4:17 p.m. ET, March 25, 2019

Letwin says his amendment is not a "constitutional revolution"

Conservative MP Oliver Letwin, who's backing the amendment which seeks to take control of the Brexit process from the government, has told the House of Commons his amendment has to be pressed to a vote because it would allow parliament to end the impasse.

"It is not some kind of constitutional revolution," he told parliament.

"It is an opportunity for the House of Commons to begin -- and I want to stress the word begin -- the process of working its way towards identifying a way forward that can command a majority in this House." 

Conservative MP Oliver Letwin.
Conservative MP Oliver Letwin.  TOLGA AKMEN/AFP/Getty Images

3:04 p.m.
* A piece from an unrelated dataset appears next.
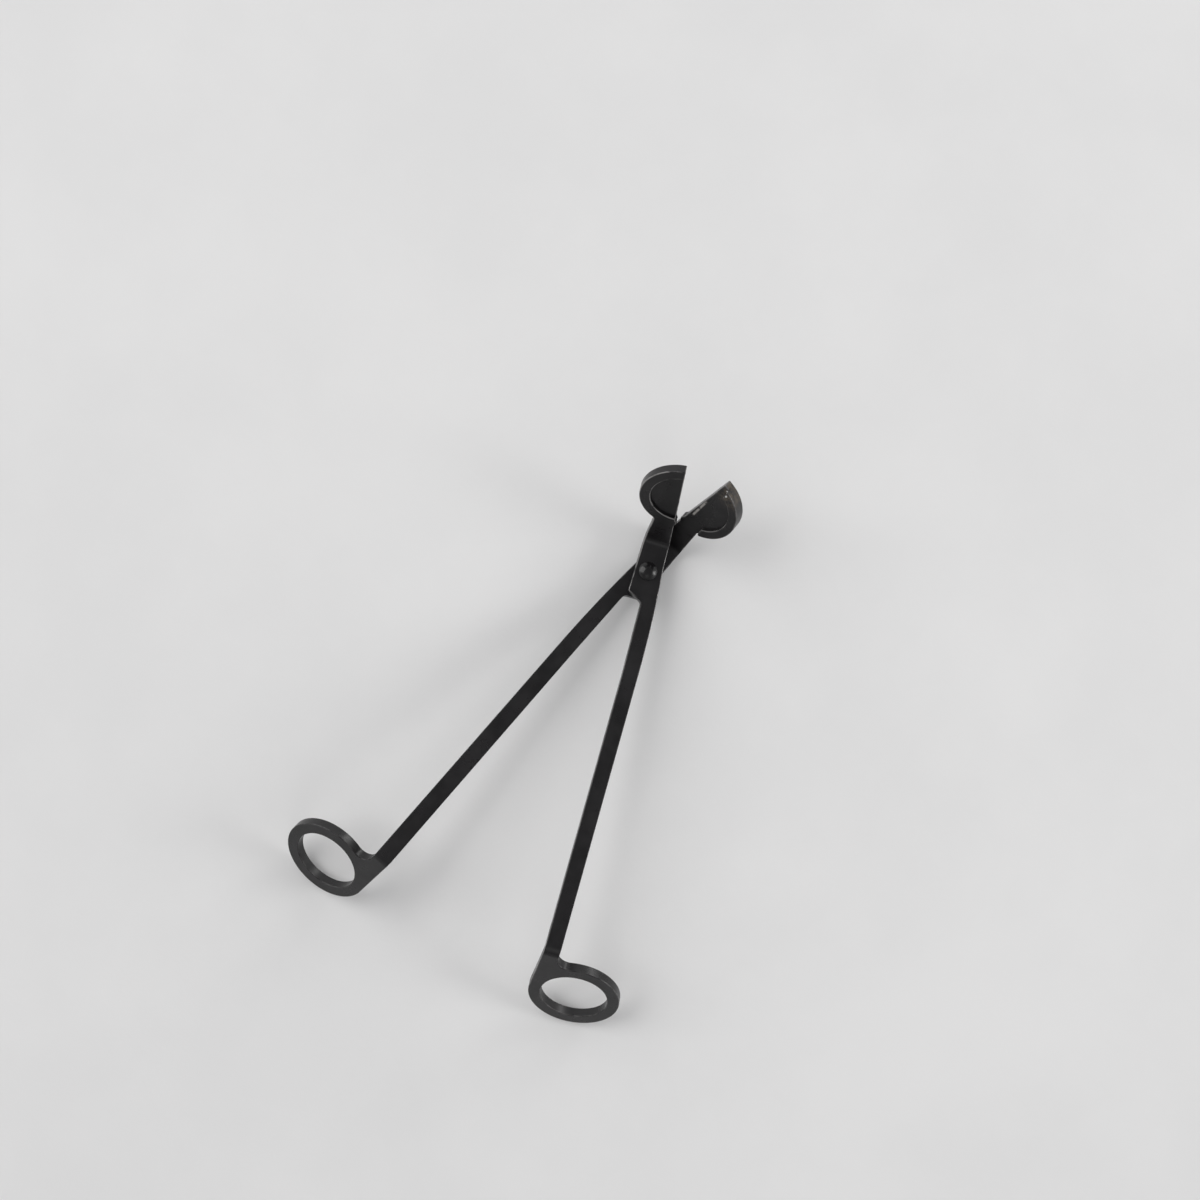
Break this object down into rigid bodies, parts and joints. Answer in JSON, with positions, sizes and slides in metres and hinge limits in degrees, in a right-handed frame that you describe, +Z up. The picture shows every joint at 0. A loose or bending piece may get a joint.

ET, March 25, 2019

Lidington hopes for third meaningful vote this week, says May will make time for alternatives

Theresa May's de facto deputy has told parliament that he hopes lawmakers will have the opportunity to vote on her Brexit deal again this week.

He said May's deal was "in the interests of the UK" and one that "both those who supported leave and those who voted remain should be able to rally behind."

Lidington also told the House of Commons that the government would provide time for MPs to debate alternative ways forward on Brexit if they reject Oliver Letwin's amendment tonight, which calls for a series of indicative votes.

Letwin asked Lidington if the government intended to "operate exactly the same principals" set out in the amendment.

However, Lidington said he couldn't "give a commitment immediately for that level of detail."